Crianças e adolescentes arranjam mais facilmente trabalho, estão na idade certa para serem explorados. Segundo dados da Unicef, metade dos refugiados sírios na Turquia são crianças, e 80% não vai à escola. Uma grande maioria trabalha por salários miseráveis, e carrega a responsabilidade de sustentar a família. 

Uma menina síria experimenta sapatos doados a famílias de refugiados em Izmir

Só em Janeiro deste ano é que o governo turco introduziu a possibilidade de adquirir autorizações de trabalho para os quase 3 milhões de refugiados sírios no país. Mas até agora menos de 0,1% conseguiu candidatar-se às licenças de trabalho.

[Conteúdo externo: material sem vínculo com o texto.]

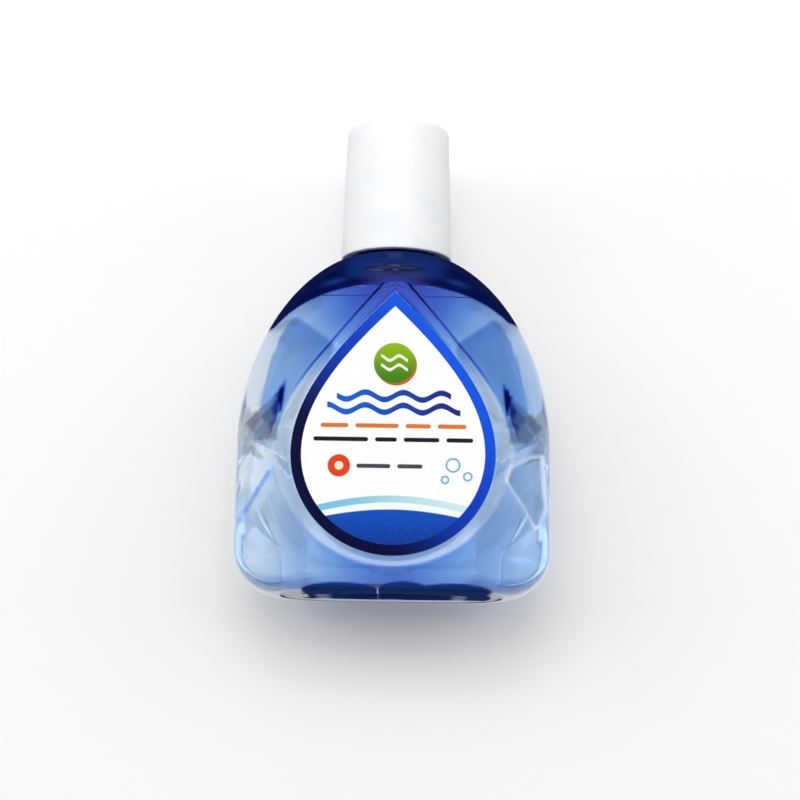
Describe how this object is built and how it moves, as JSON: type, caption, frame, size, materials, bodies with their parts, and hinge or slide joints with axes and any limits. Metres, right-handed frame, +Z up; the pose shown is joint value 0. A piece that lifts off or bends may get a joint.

"Todas as pessoas que entrevistamos estão a trabalhar ilegalmente," diz-me  Dilan Taşdemir, membro da organização Halklarin Koprusu, que tem trabalhado com refugiados desde que a Turquia se tornou num dos principais destinos os sírios que fogem da guerra. Segundo Dilan, que conduziu um estudo com mais de 100 pessoas a viver na área de Basmane, a grande maioria dos sírios ganha menos que o salário mínimo turco (cerca de 1600 liras, ou 485 euros), e 30% das crianças em idade escolar está a trabalhar.

Um brinquedo abandonado nas ruas de Basmane
Como a licença de trabalho depende de um contrato que deve ser antes assinado pelo empregador, muitos preferem ter sírios a trabalhar ilegalmente, sem ter que lhes pagar o salário mínimo. Os sírios trabalham 12 horas por dia, seis dias por semana, para ganhar entre 500 a 1000 liras (150 a 300 euros), salários que por vezes têm que sustentar famílias com 6 ou 7 membros.

Numa situação de vulnerabilidade, sem nenhuma segurança ou direitos garantidos, muitos têm que se sujeitar à exploração, e alguns chegam a não ser sequer pagos. Conheci demasiadas famílias que trabalharam durante meses em quintas no sul da Turquia, ou em fábricas e restaurantes, e que nunca chegaram a receber nada pelo trabalho. 

Enquanto estava sentada à porta da escola para crianças sírias criada pela organização Revi, um rapaz pára à minha frente e diz que gostava muito da escola, mas agora precisa de trabalhar para ajudar a família e já não pode ir. Tem 11 anos. A infância é demasiado curta em Basmane.